No one immediately claimed responsibility for the Kabul attacks. Both the Taliban and the Islamic State of Iraq and the Levant (ISIL or ISIS) launch regular assaults in the capital.
Violence continues
Eight Afghan police were killed on Saturday and seven others wounded in a Taliban suicide attack in the eastern Ghazni city, provincial police spokesman Ahmad Khan Seera told AFP news agency.
Even though the Taliban and the United States are set to begin a new round of peace talks in Doha this month, violence across Afghanistan continues unabated, with civilians often bearing the brunt of the bloodshed.
On Friday, a Taliban car bomber killed at least four Afghan civilians and lightly wounded four US troops in an attack on a US convoy in Kabul.
A day earlier, at least six people were killed and 16 more wounded in an ISIL-claimed suicide blast outside a military academy in the capital.
Eight Afghan police were killed on Saturday and seven others wounded in a suicide attack in the eastern Ghazni city, provincial police spokesman Ahmad Khan Seera told AFP news agency.

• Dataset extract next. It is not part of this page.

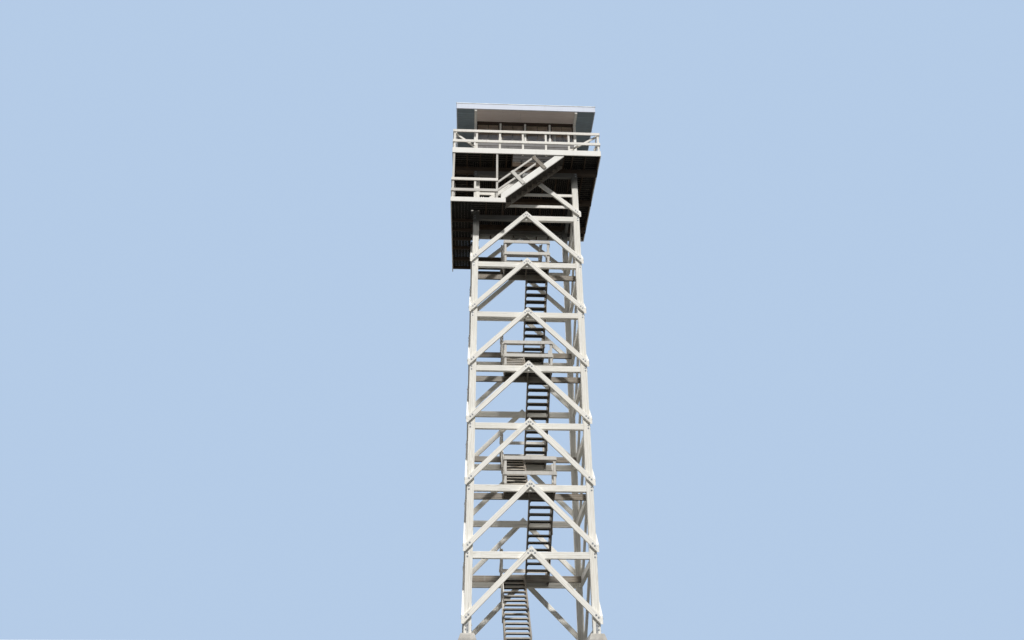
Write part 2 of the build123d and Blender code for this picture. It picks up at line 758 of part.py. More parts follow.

Afghan President Ashraf Ghani had proposed a nationwide ceasefire at the start of Ramadan early last month, but the Taliban rejected the offer.
Last year, the Taliban observed a three-day ceasefire over Eid and many Afghans – exhausted by decades of war and violence – had pinned their hopes on another truce this year.
Taliban head Haibatullah Akhunzada said on Saturday there would be no “cold water” poured on the group’s military efforts.